In this respect, the main obstacle resides in a traditional tendency in the Italian political system to avoid confrontation and to decide by consensus. Since the mid-1970s, governments have become used to taking decisions in concert with all sorts of unions and interest groups, representing labour, employers, commerce and banks, with the aim of achieving social cohesion.
During the 1970s and 1980s, the cost of inflexibility was shifted on to the public budget and on to the value of the currency, which was devalued several times. The debt burden doubled in a decade, from 60 per cent of GDP in 1980 to 120 per cent in 1992. The Italian lira went from 250 to the Deutschemark in the mid-1970s to 990 before joining the euro.

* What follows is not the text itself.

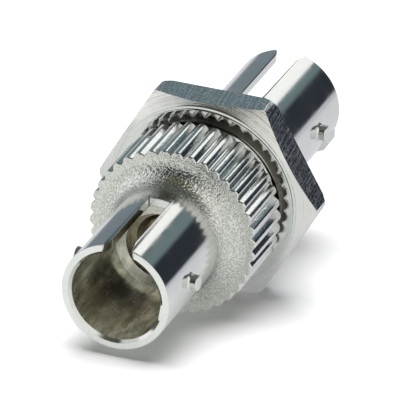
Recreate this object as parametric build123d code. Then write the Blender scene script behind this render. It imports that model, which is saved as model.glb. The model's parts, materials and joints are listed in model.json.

Since the start of monetary union, no room was left for inflation or the state budget to pick up the bill. As a result, Italy stopped growing. In these conditions social cohesion is unlikely to last. The new government will be confronted with tough decisions. Unless it wants to try to revert to the policies of the 1970s and 1980s, which cannot be done within the eurozone, it will have to start taking decisions without waiting for all social partners to sign up. (France’s recent decision to press ahead with labour market reform might be a good model.) This action might be politically costly, but will be unavoidable.
Election campaigns are surely not the right time to send tough messages to the public. But each of the candidates for prime minister should at least show that they are aware of the challenges and that they are willing to change how the country is governed. They have one month left to do so. There is no time to waste.